Both George and Aaron said they'd also felt an added pressure in their marriages to "prove to the world," as George put it, that gay relationships can last. "My ex and I really wanted to be an example to our families and straight friends that a gay marriage can work," he said.

Dan Savage, the sex-advice columnist, told me he worried that some young gay men in Massachusetts might rush into marriage as a way to have their relationships validated by their families. "Once, our relationships were only respected if we had remained together for a long, long time," Savage said. "Only longevity earned us some modicum of respect. Straight couples could always rush that validity by getting married. Now I just worry that some gay kids, desperate to have their gay love taken seriously, will wield their new marriage licenses and say: 'See how real our love is? We've only been together five months, but we're already married. You better respect us now!'"

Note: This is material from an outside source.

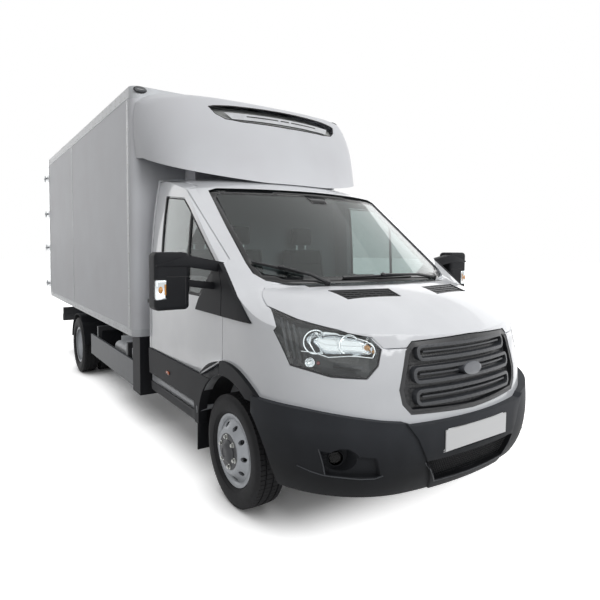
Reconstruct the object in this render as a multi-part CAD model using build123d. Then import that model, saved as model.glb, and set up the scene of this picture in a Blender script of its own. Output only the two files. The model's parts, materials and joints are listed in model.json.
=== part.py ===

There are problems with the article, to be sure. Religion usually plays some role in at least some people's understanding of marriage and ethical relationships. There's no mention. Incidentally, is it marriage day here at GetReligion? Particularly when dealing with understanding of trust and commitment, the silence is deafening. All of the people in the pictures are extremely thin, white and wealthy. I have no doubt that gays getting married is a "trend" in that the standard for a journalism trend is "three examples." But does this story really explore any larger truth for gay men? There's a reason the couples all live in Massachusetts, what with the laws there, but what do the discussions in the piece tell us about gay men who aren't wealthy, white or from the Northeast? And what do the discussions in the piece tell us about marriage in general?